Recommend Configurations

QA

pinot.server.startup.enableServiceStatusCheck=true
pinot.server.starter.enableRealtimeFreshnessBasedConsumptionStatusChecker=true

# these should be set to your environment based on how long
# catching up typically takes.
pinot.server.startup.timeoutMs=<your_timeout_ms>
pinot.server.starter.realtimeConsumptionCatchupWaitMs=<your_timeout_ms>
pinot.server.starter.realtimeMinFreshnessMs=<your_desired_freshness>

pinot.server.starter.realtimeFreshnessIdleTimeoutMs=1000
pinot.server.startup.exitOnServiceStatusCheckFailure=false

The recommended configurations in QA attempt to balance performing valid checks with fast and successful startup. We do not exit the server if startup status is failing to avoid crashloops, but we also do not wait indefinitely to catch up if events are not being consumed.
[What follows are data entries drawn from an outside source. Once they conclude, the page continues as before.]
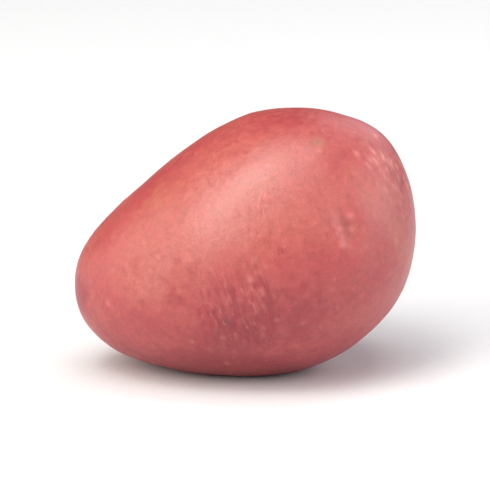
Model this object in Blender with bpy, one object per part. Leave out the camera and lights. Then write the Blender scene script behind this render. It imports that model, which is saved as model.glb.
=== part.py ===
"""A red-skinned potato, lying on the small flat spot on its underside.

The tuber grew as one piece, so it is one closed solid. It is shaped along its own axis, from the
stem end (-X) to the bud end (+X), with its upper side at +Z and its back at +Y. It is then leant
over, settled on its underside and moved so that the origin is the middle of its footprint.
Units are metres, with Z up.
"""

import math

import bmesh
import bpy
from mathutils import Matrix, Vector

# Overall sizes, along the tuber's own axes
LENGTH = 0.089
WIDTH = 0.064
THICKNESS = 0.0645

# Body
TAPER = 0.15  # how much the bud end's girth exceeds the middle's, as a share
LEAN = math.radians(19.5)  # how far the bud end is raised off the level
CELLS_PER_SIDE = 24  # quads along each side of the rounded cube that the tuber is shaped from

# Broad swells (+) and hollows (-): the angle round the side view from the bud end, the angle
# towards the back, the breadth in degrees, and the height as a share of the local radius
BROAD_FORMS = {
    "long flat above the stem end": (112, 0, 44, -0.07),
    "blunt bud end": (-14, 0, 30, -0.03),
    "corner of the bud end": (22, 0, 20, 0.025),
    "upper side of the heel": (160, 0, 26, 0.04),
    "lower side of the heel": (200, 0, 22, 0.03),
    "belly that carries the weight": (-94, 0, 28, 0.05),
    "flat cheek at the front": (14, -52, 30, -0.035),
    "full flank at the front": (-60, -55, 34, 0.025),
    "hollow back": (150, 78, 38, -0.08),
    "full shoulder at the back": (40, 48, 34, 0.035),
}

# Rest spot
REST_DEPTH = 0.0018  # how much of the rounded underside is pressed flat
REST_EASE = 0.00035  # how softly the pressed skin turns into the flat
REST_SKIM = 0.00015  # what is then cut away, to leave a true flat face

# Eyes: the angle from the bud end, the turn round the axis (0 is up, 90 is the back), and the width
EYES = (
    (12, 100, 0.0060),
    (22, 165, 0.0064),
    (32, 60, 0.0070),
    (44, 280, 0.0082),
    (54, 140, 0.0078),
    (66, 36, 0.0066),
    (78, 92, 0.0084),
    (104, 138, 0.0086),
    (116, 46, 0.0070),
    (138, 100, 0.0074),
)
EYE_DEPTH = 0.16  # pit depth, as a share of the eye's width
EYE_ASPECT = 0.52  # pit length along the tuber, as a share of the eye's width
BROW_HEIGHT = 0.045  # height of the ridge on the pit's stem side, as a share of the eye's width
BROW_OFFSET = 0.50  # from the pit to the ridge, as a share of the eye's width
BROW_SPREAD = 1.3  # how much wider the ridge is than the pit
BROW_CURVE = 0.4  # how far the ridge's ends bend round the pit
EYE_REACH = 2.0  # how many widths away an eye still shapes the skin

# Scar where the tuber hung on its stolon
SCAR_ANGLE = 168  # from the bud end
SCAR_TURN = 62  # round the axis
SCAR_WIDTH = 0.0080
SCAR_DEPTH = 0.0012

SKIN_COLOUR = (0.52, 0.115, 0.11, 1.0)
SKIN_ROUGHNESS = 0.5


def side_direction(angle, towards_back):
    """The unit direction at this angle round the side view, turned towards the back."""
    angle, towards_back = math.radians(angle), math.radians(towards_back)
    level = math.cos(towards_back)
    return Vector((math.cos(angle) * level, math.sin(towards_back), math.sin(angle) * level))


def axial_direction(from_bud_end, turn):
    """The unit direction at this angle from the bud end and this turn round the tuber's axis."""
    from_bud_end, turn = math.radians(from_bud_end), math.radians(turn)
    out = math.sin(from_bud_end)
    return Vector((math.cos(from_bud_end), out * math.sin(turn), out * math.cos(turn)))


def bell(distance):
    """A smooth bump: 1 at the middle, fading to nothing past a distance of about 2."""
    return math.exp(-distance * distance)


def rounded_cube():
    """A unit sphere of even quads, made from a subdivided cube."""
    tuber = bmesh.new()
    bmesh.ops.create_cube(tuber, size=2.0)
    bmesh.ops.subdivide_edges(
        tuber, edges=tuber.edges[:], cuts=CELLS_PER_SIDE - 1, use_grid_fill=True
    )
    for vertex in tuber.verts:
        even = [math.tan(along * math.pi / 4) for along in vertex.co]
        vertex.co = Vector(even).normalized()
    return tuber


def box_of(tuber):
    """The lowest and the highest corner of the mesh."""
    corners = [
        [pick(vertex.co[axis] for vertex in tuber.verts) for axis in range(3)] for pick in (min, max)
    ]
    return Vector(corners[0]), Vector(corners[1])


def swell(tuber):
    """Turn the sphere into the tuber's body, of exactly the overall sizes."""
    forms = [
        (side_direction(angle, back), math.radians(breadth), height)
        for angle, back, breadth, height in BROAD_FORMS.values()
    ]
    for vertex in tuber.verts:
        out = vertex.co.copy()
        radius = 1 + sum(
            height * bell(out.angle(middle) / breadth) for middle, breadth, height in forms
        )
        girth = 1 + TAPER * out.x
        vertex.co = radius * Vector((out.x, out.y * girth, out.z * girth))
    low, high = box_of(tuber)
    stretch = [size / span for size, span in zip((LENGTH, WIDTH, THICKNESS), high - low)]
    bmesh.ops.translate(tuber, verts=tuber.verts, vec=-(low + high) / 2)
    bmesh.ops.scale(tuber, verts=tuber.verts, vec=stretch)
    tuber.normal_update()


def surface_point(tuber, direction):
    """The vertex that lies nearest to this direction from the middle of the body."""
    return max(tuber.verts, key=lambda vertex: vertex.co.normalized().dot(direction))


def surface_frame(tuber, direction):
    """A point on the skin, with the ways across the tuber and towards its stem end there."""
    at = surface_point(tuber, direction)
    across = at.normal.cross(Vector((1, 0, 0))).normalized()
    return at.co.copy(), across, across.cross(at.normal).normalized()


def press_eye(tuber, from_bud_end, turn, width):
    """How far each vertex moves out for one eye: a pit, with a brow on its stem side."""
    middle, across, to_stem = surface_frame(tuber, axial_direction(from_bud_end, turn))
    half, offset = width / 2, BROW_OFFSET * width
    moves = {}
    for vertex in tuber.verts:
        away = vertex.co - middle
        if away.length > EYE_REACH * width:
            continue
        side = away.dot(across) / half
        along = away.dot(to_stem)
        pit = bell(side) * bell(along / (half * EYE_ASPECT))
        brow_line = offset * (1 - BROW_CURVE * side * side)
        brow = bell(side / BROW_SPREAD) * bell((along - brow_line) / (half * EYE_ASPECT))
        moves[vertex] = width * (BROW_HEIGHT * brow - EYE_DEPTH * pit)
    return moves


def press_scar(tuber):
    """How far each vertex moves in for the round stolon scar."""
    middle = surface_point(tuber, axial_direction(SCAR_ANGLE, SCAR_TURN)).co.copy()
    return {
        vertex: -SCAR_DEPTH * bell((vertex.co - middle).length / (SCAR_WIDTH / 2))
        for vertex in tuber.verts
    }


def press_details(tuber):
    """Press the eyes and the scar into the body, all measured on its smooth skin."""
    presses = [press_eye(tuber, *eye) for eye in EYES] + [press_scar(tuber)]
    skin = [(vertex, vertex.normal.copy()) for vertex in tuber.verts]
    for vertex, outwards in skin:
        vertex.co += outwards * sum(moves.get(vertex, 0.0) for moves in presses)


def eased(height):
    """This height above the floor, after the floor has softly pressed the skin up."""
    return (height + math.hypot(height, 2 * REST_EASE)) / 2


def lay_down(tuber):
    """Lean the tuber over, flatten its underside and put its footprint's middle at the origin."""
    bmesh.ops.rotate(tuber, verts=tuber.verts, matrix=Matrix.Rotation(-LEAN, 3, "Y"))
    low, _ = box_of(tuber)
    for vertex in tuber.verts:
        vertex.co.z = eased(vertex.co.z - low.z - REST_DEPTH) - REST_SKIM
    bmesh.ops.bisect_plane(
        tuber,
        geom=tuber.verts[:] + tuber.edges[:] + tuber.faces[:],
        plane_co=(0, 0, 0),
        plane_no=(0, 0, -1),
        clear_outer=True,
    )
    rim = [edge for edge in tuber.edges if edge.is_boundary]
    bmesh.ops.contextual_create(tuber, geom=rim)
    low, high = box_of(tuber)
    middle = (low + high) / 2
    bmesh.ops.translate(tuber, verts=tuber.verts, vec=(-middle.x, -middle.y, -low.z))
    bmesh.ops.recalc_face_normals(tuber, faces=tuber.faces)


def skin_material():
    """Matt rose-red potato skin."""
    skin = bpy.data.materials.new("potato_skin")
    skin.use_nodes = True
    shader = skin.node_tree.nodes["Principled BSDF"]
    shader.inputs["Base Color"].default_value = SKIN_COLOUR
    shader.inputs["Roughness"].default_value = SKIN_ROUGHNESS
    shader.inputs["Metallic"].default_value = 0.0
    return skin


def main():
    for obj in list(bpy.data.objects):
        bpy.data.objects.remove(obj)
    tuber = rounded_cube()
    swell(tuber)
    press_details(tuber)
    lay_down(tuber)
    mesh = bpy.data.meshes.new("potato")
    tuber.to_mesh(mesh)
    tuber.free()
    mesh.shade_smooth()
    mesh.materials.append(skin_material())
    collection = bpy.data.collections.new("potato")
    bpy.context.scene.collection.children.link(collection)
    collection.objects.link(bpy.data.objects.new("potato", mesh))


main()
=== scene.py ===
"""A red-skinned potato, lying on a plain studio floor.

The tuber takes its form, size and place from the solid that it is loaded with. A fine skin is drawn
down onto that solid, and what grows on a potato is shaped into it: gentle swells and lumps, eyes
with their brows and sleeping buds, the scar where the tuber hung on its stolon, raised lenticels,
flakes and patches of scurf. The finish reads the same marks, so colour and relief belong together.
Sizes are in metres, and in millimetres where a comment says so.
"""

import logging
import math
from collections.abc import Sequence
from dataclasses import dataclass
from enum import Enum

import bmesh
import bpy
import numpy as np
from mathutils import Matrix, Vector, noise
from mathutils.bvhtree import BVHTree

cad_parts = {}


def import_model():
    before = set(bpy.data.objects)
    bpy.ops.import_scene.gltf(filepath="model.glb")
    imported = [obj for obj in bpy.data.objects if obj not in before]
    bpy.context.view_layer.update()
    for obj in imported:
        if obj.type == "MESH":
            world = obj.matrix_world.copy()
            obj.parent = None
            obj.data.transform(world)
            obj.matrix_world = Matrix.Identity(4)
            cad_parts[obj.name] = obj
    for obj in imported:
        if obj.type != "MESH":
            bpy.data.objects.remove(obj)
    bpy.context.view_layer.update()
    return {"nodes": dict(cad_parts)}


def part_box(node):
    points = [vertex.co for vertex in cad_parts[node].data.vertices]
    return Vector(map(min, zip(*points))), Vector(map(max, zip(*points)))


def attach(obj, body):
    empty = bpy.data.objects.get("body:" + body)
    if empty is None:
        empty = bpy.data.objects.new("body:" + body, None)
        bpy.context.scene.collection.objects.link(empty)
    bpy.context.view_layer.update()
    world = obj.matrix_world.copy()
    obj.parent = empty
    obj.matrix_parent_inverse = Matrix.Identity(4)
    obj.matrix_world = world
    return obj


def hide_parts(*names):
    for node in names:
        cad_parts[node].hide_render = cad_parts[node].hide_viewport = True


LOG = logging.getLogger("potato")
MM = 0.001
LEAN = math.radians(19.5)  # how far the tuber's bud end is raised off the level

Colour = tuple[float, float, float]
Array = np.ndarray


class Mark(Enum):
    """The marks that are painted onto the skin's points, for the finish to read."""

    PIT = "eye_pit"
    BROW = "eye_brow"
    BUD = "eye_bud"
    SCAR = "stolon_scar"
    LENTICEL = "lenticel"
    SCURF = "scurf"
    # Raised pale flakes; near the bud end they also paint glints.
    FLAKE_AND_GLINT = "skin_flake_and_painted_glint"
    # Deeper skin colour, and painted shade where it lies on the lower front, the underside and the
    # stem end.
    DEEP_AND_SHADE = "deep_tone_and_painted_shade"
    # Paler skin colour, and a painted highlight along the upper front.
    PALE_AND_HIGHLIGHT = "pale_tone_and_painted_highlight"
    GREENING = "greening"
    BLEMISH = "blemish"


Marks = dict[Mark, Array]  # how strongly each point of the skin bears each mark


def paint(marks: Marks, mark: Mark, strength: Array) -> None:
    """Let every point bear a mark at least this strongly."""
    marks[mark] = np.maximum(marks[mark], strength)


def bell(distance: Array) -> Array:
    """A smooth bump: 1 at the middle, fading to nothing past a distance of about 2."""
    return np.exp(-distance * distance)


def rise(value: Array, low: float, high: float) -> Array:
    """A smooth rise from 0 at low to 1 at high."""
    share = np.clip((value - low) / (high - low), 0.0, 1.0)
    return share * share * (3.0 - 2.0 * share)


def unevenness(points: Array, grain: float, seed: float) -> Array:
    """Smooth noise over points, from about -1 to 1.

    Args:
        points: One row for each point, in metres.
        grain: The size of one swell, in metres.
        seed: Shifts the noise, so that two layers differ.

    Returns:
        One value for each point.
    """
    return np.array([noise.noise(row) for row in points / grain + seed])


# --------------------------------------------------------------------------------------------------
# The tuber's own axis
# --------------------------------------------------------------------------------------------------


@dataclass(frozen=True)
class Axis:
    """The line from the tuber's stem end to its bud end, as it lies leaning in the frame."""

    heart: tuple[float, float, float]
    lean: float = LEAN

    def towards(self, from_bud_end: float, turn: float) -> Vector:
        """A direction out of the heart.

        Args:
            from_bud_end: The angle from the bud end, in degrees.
            turn: The turn round the axis, in degrees: 0 is up and 90 is the back.

        Returns:
            The unit direction, in the frame.
        """
        angle, turn = math.radians(from_bud_end), math.radians(turn)
        out = math.sin(angle)
        upright = Vector((math.cos(angle), out * math.sin(turn), out * math.cos(turn)))
        return Matrix.Rotation(-self.lean, 3, "Y") @ upright

    def to_stem_end(self) -> Vector:
        """The way from the heart to the stem end."""
        return self.towards(180.0, 0.0)


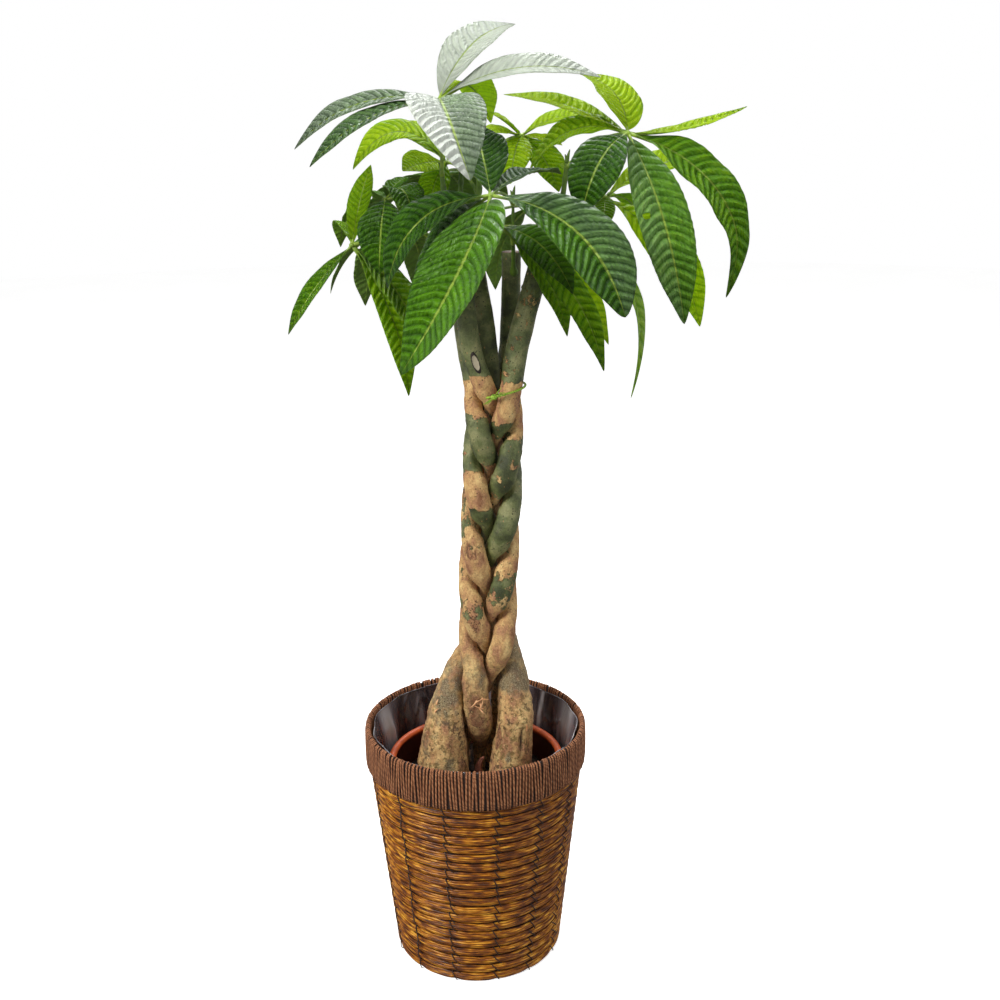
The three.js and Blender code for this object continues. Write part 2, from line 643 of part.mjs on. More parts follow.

A stuck partition will lead to ingestion lag here.

Production

pinot.server.startup.enableServiceStatusCheck=true
pinot.server.starter.enableRealtimeFreshnessBasedConsumptionStatusChecker=true

# these should be set to your environment based on how long
# catching up typically takes.
pinot.server.startup.timeoutMs=<your_timeout_ms>
pinot.server.starter.realtimeConsumptionCatchupWaitMs=<your_timeout_ms>
pinot.server.starter.realtimeMinFreshnessMs=<your_desired_freshness>

pinot.server.starter.realtimeFreshnessIdleTimeoutMs=0
pinot.server.startup.exitOnServiceStatusCheckFailure=true

The recommended configurations in production optimize for the highest availability, correctness, and lowest ingestion lag. We wait indefinitely for segment freshness to match the minimum criteria, and we stop the server if status checks are not met by the timeout.

It is important to get your timeout configuration correct, otherwise servers will indefinitely stop if they cannot meet the freshness threshold in the allotted time.